-- Entries with model source code --
— Begin —

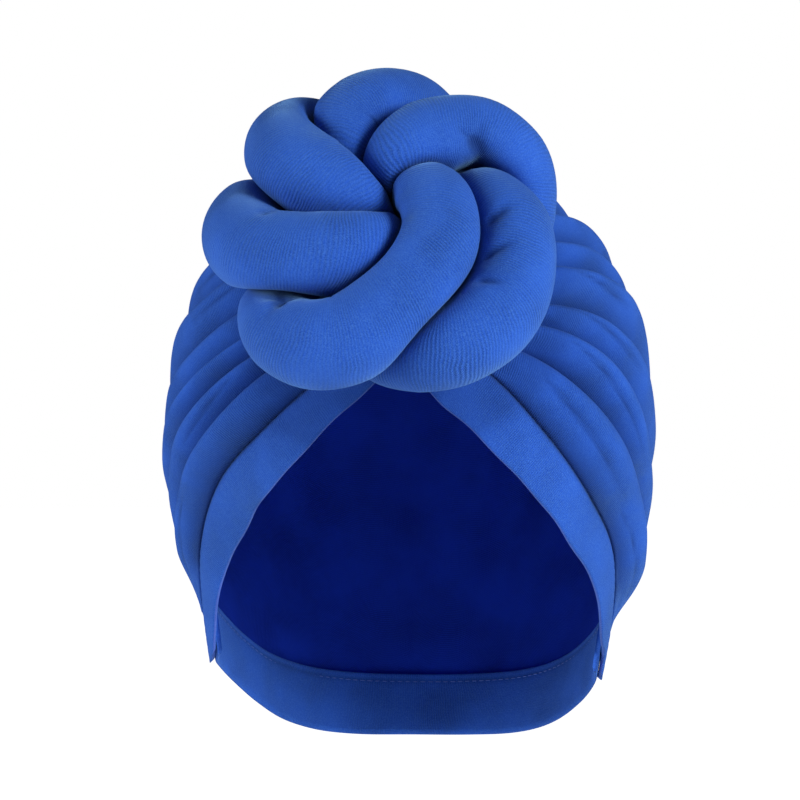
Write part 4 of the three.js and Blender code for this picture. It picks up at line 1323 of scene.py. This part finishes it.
def stitch_tree():
    tree = bpy.data.node_groups.new("stitch_row", "GeometryNodeTree")
    socket(tree, "Geometry", "NodeSocketGeometry")
    socket(tree, "Stitch Pitch", "NodeSocketFloat", value=3.2 * MM)
    socket(tree, "Stitch Length", "NodeSocketFloat", value=2.3 * MM)
    socket(tree, "Thread Width", "NodeSocketFloat", value=0.45 * MM)
    socket(tree, "Unevenness", "NodeSocketFloat", value=0.12)
    socket(tree, "Thread", "NodeSocketMaterial")
    socket(tree, "Geometry", "NodeSocketGeometry", "OUTPUT")
    n = Nodes(tree)
    source = n.add("NodeGroupInput").outputs
    line = n.add("GeometryNodeMeshToCurve", {"Mesh": source["Geometry"]}).outputs[0]
    even = n.add("GeometryNodeResampleCurve", {"Curve": line}, mode="LENGTH")
    n.feed(even.inputs["Length"], source["Stitch Pitch"])
    tangent = n.add("GeometryNodeInputTangent").outputs[0]
    turned = n.add("FunctionNodeAlignRotationToVector", {"Vector": tangent}, axis="X").outputs[0]
    bead = n.add("GeometryNodeMeshUVSphere", {"Segments": 8, "Rings": 6, "Radius": 0.5}).outputs[0]
    shape = n.add("ShaderNodeCombineXYZ", {0: source["Stitch Length"], 1: source["Thread Width"]})
    n.feed(shape.inputs[2], source["Thread Width"])
    loose = n.math("ADD", 1.0, source["Unevenness"])
    tight = n.math("SUBTRACT", 1.0, source["Unevenness"])
    luck = n.add("FunctionNodeRandomValue", {2: tight, 3: loose, "Seed": 4}).outputs[1]
    scaled = n.add("ShaderNodeVectorMath", {0: shape.outputs[0], 3: luck}, operation="SCALE")
    placed = n.add(
        "GeometryNodeInstanceOnPoints",
        {
            "Points": even.outputs[0],
            "Instance": bead,
            "Rotation": turned,
            "Scale": scaled.outputs[0],
        },
    ).outputs[0]
    real = n.add("GeometryNodeRealizeInstances", {0: placed}).outputs[0]
    smoothed = n.add("GeometryNodeSetShadeSmooth", {0: real}).outputs[0]
    threaded = n.add("GeometryNodeSetMaterial", {0: smoothed, "Material": source["Thread"]})
    n.feed(n.add("NodeGroupOutput").inputs[0], threaded.outputs[0])
    return tree


STITCH_ROW = stitch_tree()


def stitch_row(name, line, material, sizes):
    """Real stitches along a line of points, as one mesh."""
    placed = np.array(line)
    placed[:, 2] -= HEAD_TOP
    guide = bpy.data.meshes.new(name + "_line")
    guide.from_pydata(placed.tolist(), [(k, k + 1) for k in range(len(placed) - 1)], [])
    holder = bpy.data.objects.new(name + "_line", guide)
    bpy.context.scene.collection.objects.link(holder)
    modifier = holder.modifiers.new("stitches", "NODES")
    modifier.node_group = STITCH_ROW
    values = {**sizes, "Thread": material}
    for item in STITCH_ROW.interface.items_tree:
        if item.in_out == "INPUT" and item.name in values:
            modifier[item.identifier] = values[item.name]
    graph = bpy.context.evaluated_depsgraph_get()
    mesh = bpy.data.meshes.new_from_object(holder.evaluated_get(graph))
    mesh.name = name
    bpy.data.objects.remove(holder)
    piece = bpy.data.objects.new(name, mesh)
    bpy.context.scene.collection.objects.link(piece)
    return piece


print("node group", STITCH_ROW.name, len(STITCH_ROW.nodes), "nodes")

# %% [markdown]
# The thread.
# Sewing thread is two plies twisted together, which shows as fine slanting bands of light and
# dark. A wave pattern with a little distortion draws them, in the jersey's own blue. The line
# of stitches follows the inner face of the nape band, in the groove that they pull into it.

# %% Sew the nape band
STITCH_SINK = 0.12 * MM


def thread_material():
    material = bpy.data.materials.new("sewing_thread")
    material.use_nodes = True
    n = Nodes(material.node_tree)
    skin = material.node_tree.nodes["Principled BSDF"]
    place = n.add("ShaderNodeTexCoord").outputs["Object"]
    wave = n.add("ShaderNodeTexWave", {"Vector": place, "Scale": 900.0, "Distortion": 1.5})
    ply = wave.outputs[1]
    tint = n.blend(ply, (0.03, 0.10, 0.46, 1), (0.07, 0.19, 0.66, 1))
    n.feed(skin.inputs["Base Color"], tint)
    relief = n.add("ShaderNodeBump", {"Height": ply, "Strength": 0.4, "Distance": 0.05 * MM})
    n.feed(skin.inputs["Normal"], relief.outputs[0])
    skin.inputs["Roughness"].default_value = 0.6
    skin.inputs["Sheen Weight"].default_value = 0.2
    return material


THREAD = thread_material()
inner_face = -PIECE_GAP - NAPE_BAND_WALL + STITCH_SINK
stitch_turns = np.linspace(first_turn + 1, last_turn - 1, 400)
inner_line = nape_line(STITCH_INSET, inner_face, stitch_turns)
inner_stitches = stitch_row("nape_stitches", inner_line, THREAD, {"Stitch Pitch": 3.2 * MM})
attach(inner_stitches, "root")
print("stitches", len(inner_stitches.data.polygons), "faces")

# %% [markdown]
# The cloths' cut.
# A sheet's flat size is what the maker cut. The crown starts as one cloth that goes over the
# whole head, and its folds take up length across, so its cut is larger than the head it covers.
# A band's cut is its mean width by its length. Here only the nape band's length is printed.

print("nape band", round(nape_length, 3), "m long")

# %% [markdown]
# Camera.
# It stands where the photograph's did: level with the lower part of the knot, a little over a
# metre away, with a long lens and turned by about one degree. The lens is worked out from how
# many pixels an object as long as its distance would fill.

# %% Camera
CAMERA_DISTANCE = 1.3
CAMERA_YAW = math.radians(1.3)
CAMERA_TARGET = np.array([-3.5 * MM, 0, 16 * MM - HEAD_TOP])
PIXELS_PER_DISTANCE = 3291.1
FRAME_PIXELS = 800
SENSOR = 36

camera_data = bpy.data.cameras.new("camera")
camera_data.sensor_width = SENSOR
camera_data.lens = PIXELS_PER_DISTANCE / FRAME_PIXELS * SENSOR
camera = bpy.data.objects.new("camera", camera_data)
back = np.array([math.sin(CAMERA_YAW), -math.cos(CAMERA_YAW), 0])
camera.location = CAMERA_TARGET + CAMERA_DISTANCE * back
camera.rotation_euler = (math.pi / 2, 0, CAMERA_YAW)
bpy.context.scene.collection.objects.link(camera)
bpy.context.scene.camera = camera
print("lens", round(camera_data.lens, 1), "mm")

# %% [markdown]
# Floor and light.
# A pale floor lies under the wrap, and the world behind it is as white as paper, so the view is
# open from every side. Large soft lamps light the wrap from both sides, as in a product studio, and
# the right one is the stronger. Floor and world show the camera more light than they give the
# cloth: real paper that bright would wash the folds out and put a pale rim on the rolls. The
# Light Path node tells the two apart.

# %% Floor
FLOOR_DROP = 0.30
FLOOR_HALF = 12.0
PAPER_GLOW = 0.15
WORLD_LIGHT = 0.09


def glow_for(n, given):
    """A strength of 1 where the camera looks at a surface, and less where it lights others."""
    seen = n.add("ShaderNodeLightPath").outputs["Is Camera Ray"]
    return n.spread(seen, 0.0, 1.0, given, 1.0)


def studio_floor():
    level = float(cad_low[2]) - FLOOR_DROP
    corners = [(-1, -1), (1, -1), (1, 1), (-1, 1)]
    points = [(x * FLOOR_HALF, y * FLOOR_HALF, level) for x, y in corners]
    mesh = bpy.data.meshes.new("studio_floor")
    mesh.from_pydata(points, [], [(0, 1, 2, 3)])
    piece = bpy.data.objects.new("studio_floor", mesh)
    bpy.context.scene.collection.objects.link(piece)
    paper = bpy.data.materials.new("studio_paper")
    paper.use_nodes = True
    skin = paper.node_tree.nodes["Principled BSDF"]
    skin.inputs["Base Color"].default_value = (0.93, 0.93, 0.93, 1)
    skin.inputs["Roughness"].default_value = 0.95
    skin.inputs["Emission Color"].default_value = (1, 1, 1, 1)
    n = Nodes(paper.node_tree)
    n.feed(skin.inputs["Emission Strength"], glow_for(n, PAPER_GLOW))
    mesh.materials.append(paper)
    return piece


studio_floor()

# %% Lamps
LAMPS = [
    {"name": "key_right", "at": (1.02, -0.90, 0.32), "size": 0.5, "power": 16.5},
    {"name": "fill_left", "at": (-1.24, -0.52, 0.14), "size": 0.5, "power": 10.0},
]
LAMP_AIM = np.array([0, 0, -0.09])

for row in LAMPS:
    light = bpy.data.lights.new(row["name"], "AREA")
    light.size = row["size"]
    light.energy = row["power"]
    lamp = bpy.data.objects.new(row["name"], light)
    lamp.location = row["at"]
    toward = LAMP_AIM - np.array(row["at"])
    lamp.rotation_euler = Vector(toward).to_track_quat("-Z", "Y").to_euler()
    bpy.context.scene.collection.objects.link(lamp)

world = bpy.data.worlds.new("studio")
bpy.context.scene.world = world
world.use_nodes = True
background = world.node_tree.nodes["Background"]
background.inputs["Color"].default_value = (1, 1, 1, 1)
world_nodes = Nodes(world.node_tree)
world_nodes.feed(background.inputs["Strength"], glow_for(world_nodes, WORLD_LIGHT))
bpy.context.scene.view_settings.view_transform = "Standard"
print("lamps", len(LAMPS))
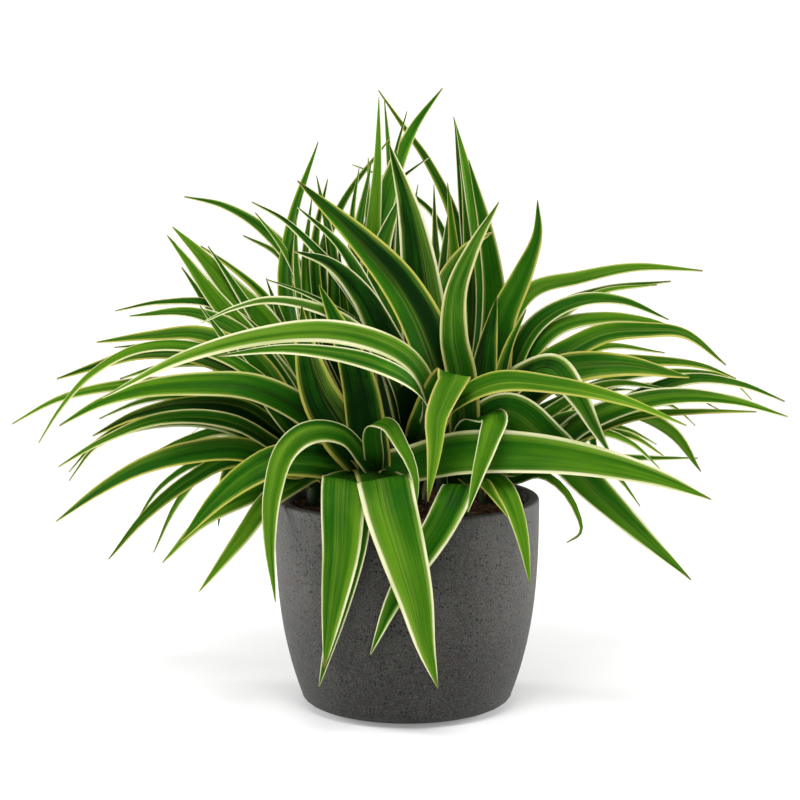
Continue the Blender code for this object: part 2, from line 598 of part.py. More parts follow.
class Bed:
    """What stands in the pot so far, so that each new leaf is bent clear of it."""

    def __init__(self, solids):
        graph = bpy.context.evaluated_depsgraph_get()
        self.common = [BVHTree.FromObject(solid, graph) for solid in solids]
        self.stems = {name: tree_of(stem_bmesh(crown)) for name, crown in CROWNS.items()}
        self.blades = {name: [] for name in CROWNS}

    def crossings(self, name, blade):
        """How many faces the grown blade crosses of other nodes, and of its own crown past the roots."""
        grown = tree_of(blade_mesh(blade, LEAF_CLEARANCE))
        outer = tree_of(blade_mesh(blade, LEAF_CLEARANCE, CLASPING_SHARE))
        obstacles = list(self.common)
        for other in CROWNS:
            if other != name:
                obstacles += [self.stems[other]] + self.blades[other]
        foreign = sum(len(grown.overlap(tree)) for tree in obstacles)
        own = sum(len(outer.overlap(tree)) for tree in self.blades[name])
        return foreign, own

    def place(self, name, tries):
        """The try that is clear of the other nodes, crosses its own crown little, and comes early."""
        best = None
        for i, blade in enumerate(tries):
            foreign, own = self.crossings(name, blade)
            cost = own + LATE_COST * i
            if foreign == 0 and (best is None or cost < best[0]):
                best = cost, blade
            if best and best[0] <= LATE_COST * (i + 1):
                break
        if best is None:
            raise ValueError(f"leaf {len(self.blades[name])} of {name} finds no clear place")
        self.blades[name].append(tree_of(blade_mesh(best[1])))
        return best[1]


def stem_bmesh(crown):
    """The short stem of a crown, from its hole in the soil up to where the leaves part."""
    bm = bmesh.new()
    low = SOIL_LEVEL - STEM_DEPTH
    for radii, bottom, top in (
        ((STEM_RADIUS, STEM_RADIUS), low, SOIL_LEVEL),
        ((STEM_RADIUS, STEM_TOP_RADIUS), SOIL_LEVEL, SOIL_LEVEL + STEM_RISE),
    ):
        bmesh.ops.create_cone(
            bm,
            cap_ends=True,
            segments=STEM_SIDES,
            radius1=radii[0],
            radius2=radii[1],
            depth=top - bottom,
            matrix=Matrix.Translation((crown.x * MM, crown.y * MM, (bottom + top) / 2)),
        )
    inner = [face for face in bm.faces if abs(face.calc_center_median().z - SOIL_LEVEL) < MERGE]
    bmesh.ops.delete(bm, geom=inner, context="FACES_ONLY")
    bmesh.ops.remove_doubles(bm, verts=bm.verts, dist=MERGE)
    bmesh.ops.triangulate(bm, faces=bm.faces)
    return bm


def mesh_of(bm, name):
    mesh = bpy.data.meshes.new(name)
    bm.to_mesh(mesh)
    bm.free()
    return mesh


def islands(bm):
    """The mesh's faces, as a list for each shell that hangs together."""
    unseen = set(bm.faces)
    while unseen:
        shell = []
        edge_of_shell = [unseen.pop()]
        while edge_of_shell:
            face = edge_of_shell.pop()
            shell.append(face)
            near = {other for edge in face.edges for other in edge.link_faces} & unseen
            unseen -= near
            edge_of_shell += near
        yield shell


def signed_volume(faces):
    total = 0.0
    for face in faces:
        first, *rest = [vertex.co for vertex in face.verts]
        total += sum(first.dot(a.cross(b)) for a, b in zip(rest, rest[1:])) / 6
    return total


def keep_outer_shell(mesh):
    """Fills the small hollows that fusing sealed, and drops loose scraps."""
    bm = bmesh.new()
    bm.from_mesh(mesh)
    shells = sorted(islands(bm), key=signed_volume)
    extra = [face for shell in shells[:-1] for face in shell]
    bmesh.ops.delete(bm, geom=extra, context="FACES")
    bm.to_mesh(mesh)
    bm.free()


def fuse_crown(name, crown, blades, collection, material):
    """One solid of the crown's stem and all its leaves."""
    leaves = new_collection(name + " leaves", is_helper=True)
    for i, blade in enumerate(blades):
        new_object(f"{name}_leaf_{i:02d}", mesh_of(blade_mesh(blade), name), leaves)
    body = new_object(name, mesh_of(stem_bmesh(crown), name), collection, material)
    union = body.modifiers.new("leaves", "BOOLEAN")
    union.operation = "UNION"
    union.solver = "MANIFOLD"
    union.operand_type = "COLLECTION"
    union.collection = leaves
    fused = frozen_mesh(body)
    keep_outer_shell(fused)
    body.modifiers.clear()
    body.data = fused
    for leaf in list(leaves.objects):
        bpy.data.objects.remove(leaf, do_unlink=True)
    bpy.data.collections.remove(leaves)
    smooth(fused)


def make_crowns(collection, obstacles, material):
    bed = Bed(obstacles)
    placed = {name: [] for name in CROWNS}
    for name, crown in CROWNS.items():
        for leaf in crown.leaves:
            rank = len(placed[name])
            tries = (set_out_blade(crown, rank, leaf, shift) for shift in SHIFTS)
            placed[name].append(bed.place(name, tries))
    draw = random.Random(SEED)
    for name, crown in CROWNS.items():
        for arch in arches(crown, draw):
            rank = len(placed[name])
            tries = (arched_blade(crown, rank, arch, swing, lift) for lift in LIFTS for swing in SWINGS)
            placed[name].append(bed.place(name, tries))
    for name, crown in CROWNS.items():
        fuse_crown(name, crown, placed[name], collection, material)


def main():
    clear_scene()
    plant = new_collection("potted_spider_plant")
    cutters = new_collection("cutters", is_helper=True)
    pot = make_pot(plant, new_material("fibre_clay", FIBRE_CLAY, 0.85))
    soil = make_soil(plant, cutters, new_material("coir_soil", COIR, 0.95))
    make_crowns(plant, [pot, soil], new_material("leaf", GREEN, 0.45))


main()
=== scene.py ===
"""The looks of a potted spider plant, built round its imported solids.

The pot, the soil and the seven crowns of leaves are rebuilt with finer meshes in the same places as their
solids. Leaves are tabled in millimetres, and all that is built is in metres, with Z up and the front of
the plant towards -Y.
"""

import logging
import math
import random
from collections.abc import Callable, Iterable, Iterator, Sequence
from dataclasses import dataclass, field
from enum import Enum

import bmesh
import bpy
import numpy as np
from mathutils import Matrix, Vector, noise
from mathutils.bvhtree import BVHTree
from mathutils.geometry import interpolate_bezier


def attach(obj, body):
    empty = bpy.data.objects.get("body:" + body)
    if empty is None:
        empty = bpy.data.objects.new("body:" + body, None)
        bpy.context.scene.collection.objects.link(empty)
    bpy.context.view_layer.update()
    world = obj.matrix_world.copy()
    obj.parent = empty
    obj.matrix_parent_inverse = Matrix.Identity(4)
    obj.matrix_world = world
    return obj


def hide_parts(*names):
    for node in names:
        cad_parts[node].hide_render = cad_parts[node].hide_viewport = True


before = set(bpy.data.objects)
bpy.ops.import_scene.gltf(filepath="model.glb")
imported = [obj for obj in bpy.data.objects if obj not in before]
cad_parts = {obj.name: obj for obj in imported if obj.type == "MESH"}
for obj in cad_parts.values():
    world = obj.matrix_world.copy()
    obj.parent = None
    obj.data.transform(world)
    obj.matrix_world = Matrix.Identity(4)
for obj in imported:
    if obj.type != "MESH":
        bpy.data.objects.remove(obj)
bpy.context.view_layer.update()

logging.basicConfig(level=logging.INFO, format="%(message)s")
log = logging.getLogger("spider_plant")

MM = 0.001
BODY = "root"
GOLDEN = 0.618034
# The sizes and angles that the fanned leaves are drawn between, in mm and degrees
FAN_WIDTHS = (9, 21)
FAN_LENGTHS = (135, 205)
FAN_RISES = (50, 82)
FAN_DROOPS = (20, 70)
FAN_SWAY = 14
FAN_TWIST = 25
SEED = 20
LOOKS_SEED = 7
STANDPOINT = Vector((-4, -1500, 397)) * MM

Colour = tuple[float, float, float, float]
Point2 = tuple[float, float]


class Tone(Enum):
    """What a leaf's margins look like: a white one's are cream and broad."""

    CREAM = "C"
    GOLD = "G"
    BETWEEN = "B"
    WHITE = "W"

    @property
    def gold(self) -> float:
        """How golden the margins are, from 0 to 1."""
        return {Tone.CREAM: 0.02, Tone.WHITE: 0.0, Tone.BETWEEN: 0.45, Tone.GOLD: 0.95}[self]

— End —

-- WHAT NEEDS TO BE DONE --
All lines above from the one containing "Continue the Blender" to the one containing "return foreign, own" must be repeated exactly, both lines included, and no others.

-- EXPECTED OUTPUT --
Continue the Blender code for this object: part 2, from line 598 of part.py. More parts follow.
class Bed:
    """What stands in the pot so far, so that each new leaf is bent clear of it."""

    def __init__(self, solids):
        graph = bpy.context.evaluated_depsgraph_get()
        self.common = [BVHTree.FromObject(solid, graph) for solid in solids]
        self.stems = {name: tree_of(stem_bmesh(crown)) for name, crown in CROWNS.items()}
        self.blades = {name: [] for name in CROWNS}

    def crossings(self, name, blade):
        """How many faces the grown blade crosses of other nodes, and of its own crown past the roots."""
        grown = tree_of(blade_mesh(blade, LEAF_CLEARANCE))
        outer = tree_of(blade_mesh(blade, LEAF_CLEARANCE, CLASPING_SHARE))
        obstacles = list(self.common)
        for other in CROWNS:
            if other != name:
                obstacles += [self.stems[other]] + self.blades[other]
        foreign = sum(len(grown.overlap(tree)) for tree in obstacles)
        own = sum(len(outer.overlap(tree)) for tree in self.blades[name])
        return foreign, own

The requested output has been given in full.